13 thoughts on “Hiking the Insanely Underrated Rwenzori Mountains in Uganda: A How-To Guide

  1. Thanks for the Info Jennifer, my wife and myself are looking at doing the Rwenzoris, I also see you were in the Congo which is great and your a Mountain Runner something we like doing as well.

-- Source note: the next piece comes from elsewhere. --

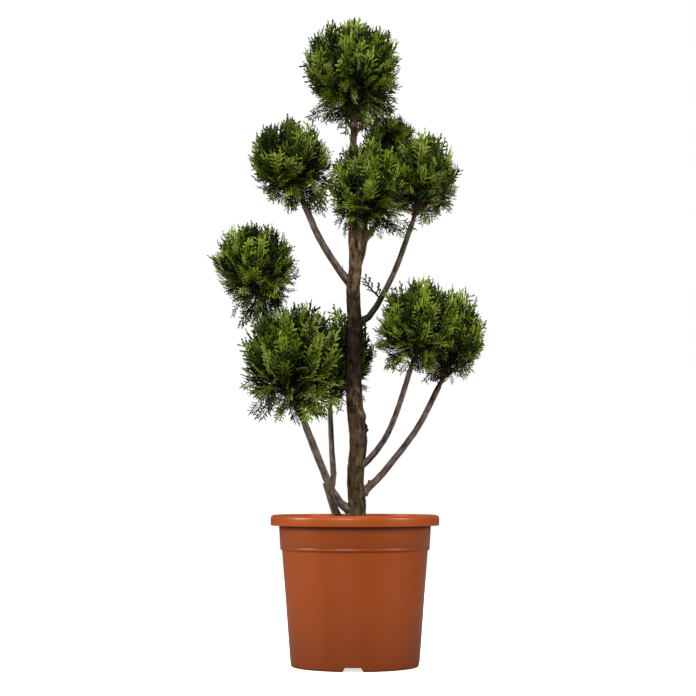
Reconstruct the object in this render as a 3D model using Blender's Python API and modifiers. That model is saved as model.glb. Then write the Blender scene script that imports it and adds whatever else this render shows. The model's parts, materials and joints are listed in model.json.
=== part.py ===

    You have lots of great info. What time of year were you there ?`

    Best regards


    Liked by 1 person

    1. Hi David,
      I’m glad you found some of the info on here helpful! I was actually living in Uganda for six months, but did the Rwenzori trip in Dec.2016/Jan. 2017 and then The DRC in February. I highly recommend both as they are very different, unique experiences! If you have any more specific questions about anything in Uganda please let me know.


      1. Hey,

        is it actually possible to just hike in the mountains on your own? Do you need a guide by the park rules? I’m on a low budget, I did a lot of Trekking in Tibet/ China, Nepal, Pakistan, India… is it more dangerous in Africa? Lions? Robbers? Thanx. Jan

        Liked by 1 person

      2. I’m pretty sure it is not possible. To hike in any of Ugandas National Parks, you are required to pay the daily park entry fee as well as have a guide with you at all times. It isn’t cheap for hiking, but the one consolation is that the money is going to a very good cause: conservation of amazing spaces in Uganda. I would also recommend the guides for safety reasons (mostly snakes), and the trail systems there are not really set-up to hike on your own. basically it is the law, and there are enough groups on the trails that if you don’t go through a guide you will be caught. I think if you are going to spend the money to be in Uganda, this is well worth it’s cost (especially when you compare it to Kilimanjaro). If you are looking for something more on your own/cheaper, then I would just recommend checking out rural areas/villages of Uganda. It is very safe/people are friendly, and with an app like maps.me you can’t get too lost. Sipi Falls and Crater lakes are beautiful area I got to check out on my own, but Im sure there are lots of gems wherever you go. Hope that helps! Lots of great trekking in Africa, it’s just really hard to do it independently…


      3. Also, check out the “mountain Slayers of Uganda” and “Mountain Club of Uganda” groups on facebook, as they often organize more cost-friendly hiking trips throughout the year


  2. Hey! So a friend of mine and I are going to hike the Rwenzoris this September – super excited. We are going with RTS. One thing I can’t seem to get clarity on – can one summit in sturdy hiking boots (crampon compatible) or are strict mountaineering/climbing boots essential?
    Thanks! David


    1. Sturdy hiking boots should work just fine. I hiked in my Asolos and then clipped on the crampons. I don’t think anyone in our group had mountaineering boots.